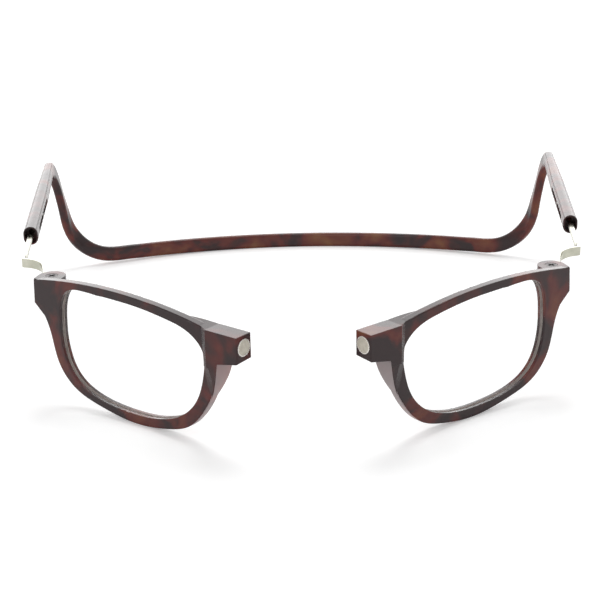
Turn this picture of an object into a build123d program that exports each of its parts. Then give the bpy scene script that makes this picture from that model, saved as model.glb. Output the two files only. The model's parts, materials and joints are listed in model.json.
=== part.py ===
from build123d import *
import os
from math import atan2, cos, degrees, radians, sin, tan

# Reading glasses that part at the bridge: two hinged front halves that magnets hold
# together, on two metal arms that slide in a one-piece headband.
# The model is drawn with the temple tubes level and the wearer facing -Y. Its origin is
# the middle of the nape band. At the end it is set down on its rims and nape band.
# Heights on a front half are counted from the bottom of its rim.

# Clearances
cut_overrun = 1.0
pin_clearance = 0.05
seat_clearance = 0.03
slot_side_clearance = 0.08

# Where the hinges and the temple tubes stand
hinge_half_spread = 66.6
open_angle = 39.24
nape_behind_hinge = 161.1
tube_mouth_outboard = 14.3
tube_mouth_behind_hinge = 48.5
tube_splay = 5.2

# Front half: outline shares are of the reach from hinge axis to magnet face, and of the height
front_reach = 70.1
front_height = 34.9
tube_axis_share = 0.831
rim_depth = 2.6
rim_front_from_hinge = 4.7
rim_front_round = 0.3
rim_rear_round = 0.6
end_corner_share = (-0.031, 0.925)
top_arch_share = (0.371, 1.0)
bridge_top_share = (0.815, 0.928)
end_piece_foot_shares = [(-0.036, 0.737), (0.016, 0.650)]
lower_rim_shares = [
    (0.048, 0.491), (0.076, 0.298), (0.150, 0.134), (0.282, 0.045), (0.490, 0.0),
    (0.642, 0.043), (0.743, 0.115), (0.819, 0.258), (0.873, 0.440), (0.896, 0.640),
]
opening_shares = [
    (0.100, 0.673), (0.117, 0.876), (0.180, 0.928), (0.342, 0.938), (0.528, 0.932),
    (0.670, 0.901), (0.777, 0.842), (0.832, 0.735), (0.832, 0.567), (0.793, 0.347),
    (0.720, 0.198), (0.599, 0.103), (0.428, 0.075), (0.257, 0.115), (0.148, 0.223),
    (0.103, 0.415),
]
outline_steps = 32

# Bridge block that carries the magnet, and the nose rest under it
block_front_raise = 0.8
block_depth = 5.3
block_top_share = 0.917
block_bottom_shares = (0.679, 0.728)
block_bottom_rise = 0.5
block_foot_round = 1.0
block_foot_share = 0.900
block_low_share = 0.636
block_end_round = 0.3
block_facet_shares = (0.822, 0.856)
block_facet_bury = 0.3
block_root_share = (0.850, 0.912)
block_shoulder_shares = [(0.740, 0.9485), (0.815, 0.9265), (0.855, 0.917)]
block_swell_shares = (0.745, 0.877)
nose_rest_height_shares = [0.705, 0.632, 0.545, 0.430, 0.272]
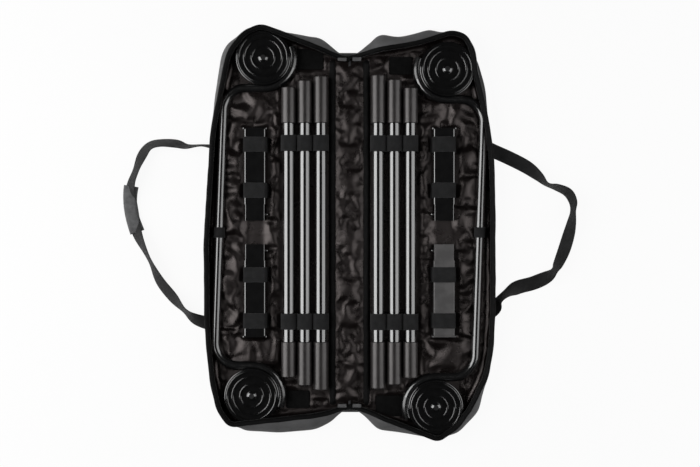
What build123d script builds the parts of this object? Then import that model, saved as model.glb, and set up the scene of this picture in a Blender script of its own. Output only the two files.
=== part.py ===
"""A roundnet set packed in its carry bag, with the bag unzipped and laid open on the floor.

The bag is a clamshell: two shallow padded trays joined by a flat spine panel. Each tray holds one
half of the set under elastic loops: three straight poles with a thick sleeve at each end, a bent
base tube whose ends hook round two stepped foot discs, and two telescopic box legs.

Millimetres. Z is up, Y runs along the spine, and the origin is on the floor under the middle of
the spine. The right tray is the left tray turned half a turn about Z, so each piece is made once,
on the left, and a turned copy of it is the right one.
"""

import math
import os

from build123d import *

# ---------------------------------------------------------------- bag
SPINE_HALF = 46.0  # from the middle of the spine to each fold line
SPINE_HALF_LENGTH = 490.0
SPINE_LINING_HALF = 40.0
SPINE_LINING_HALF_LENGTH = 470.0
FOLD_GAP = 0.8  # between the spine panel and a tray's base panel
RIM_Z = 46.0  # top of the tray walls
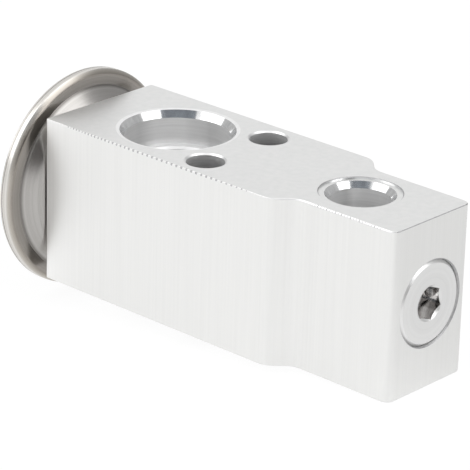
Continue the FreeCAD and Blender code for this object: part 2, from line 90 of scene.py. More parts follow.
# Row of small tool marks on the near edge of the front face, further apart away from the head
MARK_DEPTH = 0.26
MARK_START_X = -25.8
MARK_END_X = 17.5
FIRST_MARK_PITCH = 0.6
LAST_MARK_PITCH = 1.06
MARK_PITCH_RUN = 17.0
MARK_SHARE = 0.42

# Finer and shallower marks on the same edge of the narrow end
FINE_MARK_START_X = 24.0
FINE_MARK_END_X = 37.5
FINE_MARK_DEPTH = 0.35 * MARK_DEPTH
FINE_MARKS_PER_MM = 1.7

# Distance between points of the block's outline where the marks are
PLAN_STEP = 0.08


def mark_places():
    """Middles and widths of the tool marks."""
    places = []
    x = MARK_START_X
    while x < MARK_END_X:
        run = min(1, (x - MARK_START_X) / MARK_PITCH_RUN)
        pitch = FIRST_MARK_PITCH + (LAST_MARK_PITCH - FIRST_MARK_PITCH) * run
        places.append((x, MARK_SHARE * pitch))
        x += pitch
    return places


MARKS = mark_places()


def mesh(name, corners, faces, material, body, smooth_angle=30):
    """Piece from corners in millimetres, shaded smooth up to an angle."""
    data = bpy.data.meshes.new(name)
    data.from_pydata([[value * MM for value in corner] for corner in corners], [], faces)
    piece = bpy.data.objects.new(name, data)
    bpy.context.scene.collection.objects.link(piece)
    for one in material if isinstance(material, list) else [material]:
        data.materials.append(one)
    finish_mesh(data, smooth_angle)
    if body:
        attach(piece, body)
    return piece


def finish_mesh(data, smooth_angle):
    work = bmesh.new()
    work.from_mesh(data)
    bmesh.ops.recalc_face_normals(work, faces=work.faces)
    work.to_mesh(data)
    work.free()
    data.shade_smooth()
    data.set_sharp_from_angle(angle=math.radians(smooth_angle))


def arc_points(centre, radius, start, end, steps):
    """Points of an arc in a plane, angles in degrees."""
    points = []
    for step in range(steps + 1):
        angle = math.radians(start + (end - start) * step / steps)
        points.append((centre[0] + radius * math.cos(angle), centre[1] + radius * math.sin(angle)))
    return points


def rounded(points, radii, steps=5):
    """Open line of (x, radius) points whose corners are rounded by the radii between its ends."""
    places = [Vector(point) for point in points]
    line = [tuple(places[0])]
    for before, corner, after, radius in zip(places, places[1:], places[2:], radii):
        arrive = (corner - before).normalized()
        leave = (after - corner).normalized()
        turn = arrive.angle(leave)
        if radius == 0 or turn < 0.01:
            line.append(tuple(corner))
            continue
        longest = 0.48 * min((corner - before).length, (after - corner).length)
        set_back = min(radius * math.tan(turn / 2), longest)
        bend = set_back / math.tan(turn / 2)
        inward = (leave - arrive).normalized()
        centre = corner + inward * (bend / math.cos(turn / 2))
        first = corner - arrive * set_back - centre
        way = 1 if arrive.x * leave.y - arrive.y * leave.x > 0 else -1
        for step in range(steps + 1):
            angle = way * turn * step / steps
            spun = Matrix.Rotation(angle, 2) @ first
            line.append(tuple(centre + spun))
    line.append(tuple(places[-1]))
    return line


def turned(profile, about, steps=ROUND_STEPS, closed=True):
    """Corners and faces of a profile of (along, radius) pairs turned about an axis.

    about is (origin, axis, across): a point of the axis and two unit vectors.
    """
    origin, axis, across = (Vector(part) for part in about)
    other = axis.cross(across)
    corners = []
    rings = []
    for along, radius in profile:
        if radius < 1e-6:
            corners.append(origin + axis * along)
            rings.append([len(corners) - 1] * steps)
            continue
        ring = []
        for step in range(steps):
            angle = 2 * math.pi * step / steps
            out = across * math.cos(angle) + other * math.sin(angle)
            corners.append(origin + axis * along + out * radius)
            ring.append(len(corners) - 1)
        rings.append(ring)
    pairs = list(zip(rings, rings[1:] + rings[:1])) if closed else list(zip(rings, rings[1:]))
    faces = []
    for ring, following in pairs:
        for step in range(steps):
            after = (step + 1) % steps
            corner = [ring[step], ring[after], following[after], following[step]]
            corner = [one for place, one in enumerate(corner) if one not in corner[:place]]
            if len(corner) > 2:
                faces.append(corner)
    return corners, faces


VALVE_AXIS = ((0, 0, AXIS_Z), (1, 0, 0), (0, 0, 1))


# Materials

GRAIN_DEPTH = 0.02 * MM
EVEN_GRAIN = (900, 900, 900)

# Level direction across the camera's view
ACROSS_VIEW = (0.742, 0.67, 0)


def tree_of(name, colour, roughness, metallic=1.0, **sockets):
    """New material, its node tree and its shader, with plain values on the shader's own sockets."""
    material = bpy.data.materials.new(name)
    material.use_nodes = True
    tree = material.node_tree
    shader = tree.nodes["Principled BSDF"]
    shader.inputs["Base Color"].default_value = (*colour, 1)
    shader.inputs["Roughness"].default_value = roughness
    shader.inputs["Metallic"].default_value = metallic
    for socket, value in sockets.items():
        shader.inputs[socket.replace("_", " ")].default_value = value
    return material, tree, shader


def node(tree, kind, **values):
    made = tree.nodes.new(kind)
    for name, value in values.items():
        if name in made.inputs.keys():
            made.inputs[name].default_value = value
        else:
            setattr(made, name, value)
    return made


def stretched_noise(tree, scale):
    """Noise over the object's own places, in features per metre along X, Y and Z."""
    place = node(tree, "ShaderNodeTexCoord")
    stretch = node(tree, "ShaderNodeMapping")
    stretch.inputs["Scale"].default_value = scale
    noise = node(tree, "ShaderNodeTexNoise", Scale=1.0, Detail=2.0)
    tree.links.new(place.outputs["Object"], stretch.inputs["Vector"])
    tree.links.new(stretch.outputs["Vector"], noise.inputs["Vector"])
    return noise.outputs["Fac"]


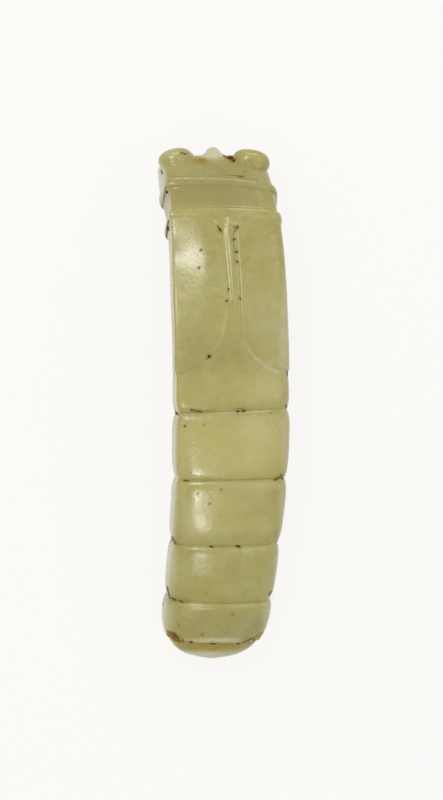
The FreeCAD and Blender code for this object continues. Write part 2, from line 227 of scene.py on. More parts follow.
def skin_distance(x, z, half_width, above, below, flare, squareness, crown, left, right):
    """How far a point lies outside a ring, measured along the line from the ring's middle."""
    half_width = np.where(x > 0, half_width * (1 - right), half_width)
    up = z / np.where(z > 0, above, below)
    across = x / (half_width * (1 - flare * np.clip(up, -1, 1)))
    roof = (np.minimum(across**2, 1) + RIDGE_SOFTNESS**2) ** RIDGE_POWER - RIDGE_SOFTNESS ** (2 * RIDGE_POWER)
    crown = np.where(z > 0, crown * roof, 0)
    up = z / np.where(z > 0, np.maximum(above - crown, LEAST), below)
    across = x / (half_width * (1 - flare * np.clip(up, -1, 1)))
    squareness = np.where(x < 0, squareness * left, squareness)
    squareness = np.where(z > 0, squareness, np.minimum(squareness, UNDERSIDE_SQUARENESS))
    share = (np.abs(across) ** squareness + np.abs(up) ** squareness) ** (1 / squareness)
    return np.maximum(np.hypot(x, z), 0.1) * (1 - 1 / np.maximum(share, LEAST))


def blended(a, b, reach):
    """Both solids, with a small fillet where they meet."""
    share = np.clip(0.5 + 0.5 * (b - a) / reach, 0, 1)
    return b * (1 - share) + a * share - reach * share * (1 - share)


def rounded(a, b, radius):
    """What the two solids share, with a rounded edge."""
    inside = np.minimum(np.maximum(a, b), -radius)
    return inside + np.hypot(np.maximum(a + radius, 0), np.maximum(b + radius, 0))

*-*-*

*Task statement*:
Print exactly the lines from the line with "Continue the FreeCAD" to the line with "FINE_MARKS_PER_MM = 1.7", both included, and nothing else.

*Exercise result*:
Continue the FreeCAD and Blender code for this object: part 2, from line 90 of scene.py. More parts follow.
# Row of small tool marks on the near edge of the front face, further apart away from the head
MARK_DEPTH = 0.26
MARK_START_X = -25.8
MARK_END_X = 17.5
FIRST_MARK_PITCH = 0.6
LAST_MARK_PITCH = 1.06
MARK_PITCH_RUN = 17.0
MARK_SHARE = 0.42

# Finer and shallower marks on the same edge of the narrow end
FINE_MARK_START_X = 24.0
FINE_MARK_END_X = 37.5
FINE_MARK_DEPTH = 0.35 * MARK_DEPTH
FINE_MARKS_PER_MM = 1.7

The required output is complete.